Koordinator Nasional Jaringan Nasional Advokasi Pekerja Rumah Tangga (Jala PRT), Lita Anggraini menjelaskan, kekerasan itu didasari oleh cara pandang masyarakat atau majikan terhadap ART yang dianggap sebagai budak.
"Jadi perlakuannya seperti perbudakan modern. Yang menjadi persoalan adalah RUU PRT yang sudah 18 tahun kita proses masih tertahan di DPR," jelas Lita, Senin (31/10/2022).
"Jadi artinya itu tidak ada keadilan di negara di dalam situasi kerja profesi rumah tangga (PRT) yang jumlahnya 4,2 juta," sambungnya.
Padahal, para ART merupakan pekerja yang menjadi penopang perekonomian. Jika tidak ada ART, aktivitas periodik dalam rumah tangga tidak bisa berjalan dan dapat terganggu.
Namun, pada kenyataannya pengawasan dan jaminan terhadap para ART tidak ada.

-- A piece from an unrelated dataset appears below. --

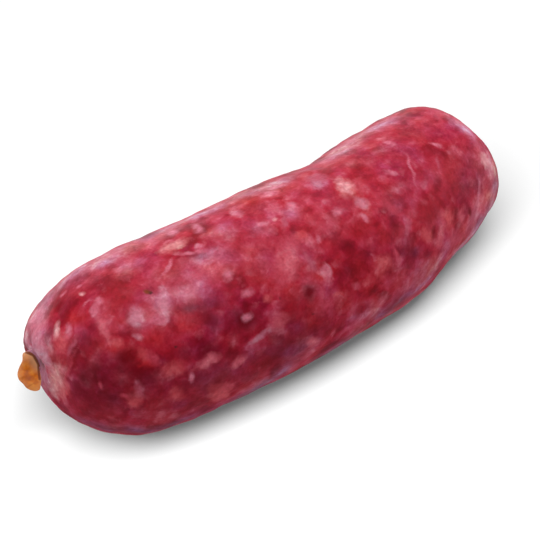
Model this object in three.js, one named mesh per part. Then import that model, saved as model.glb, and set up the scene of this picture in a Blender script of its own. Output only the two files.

Seharusnya, para ART ini harus melaporkan dirinya ke desa melalui pihak penyalur maupun secara mandiri untuk menginformasikan situasi kerja.
"Begitu juga di wilayah kerja, manajer harus melaporkan ke RT RW atau kelurahan, bagaimana bersepakat antara mereka, sehingga bisa ada pengawasan," ucapnya.
Mekanisme tersebut, imbuh Lina, kini telah diterapkan oleh negara Filipina. Pemerintah Filipina telah mengesahkan UU perlindungan ART sehingga angka kekerasan dapat ditekan.
"Ini seperti di Filipina, ini bisa diminimalkan terhadap kejadian kekerasan karena mereka memliki UU," ujarnya.
Dengan begitu, Jala PRT agar segera merealisasikan UU untuk mengawasi dan menjamin keamanan para ART. "Pentingnya kontrol, pelaporan dan kewajiban dalam penyelesaian. Jadi kami mendesak UU (perlindungan PRT)," pungkas Lita.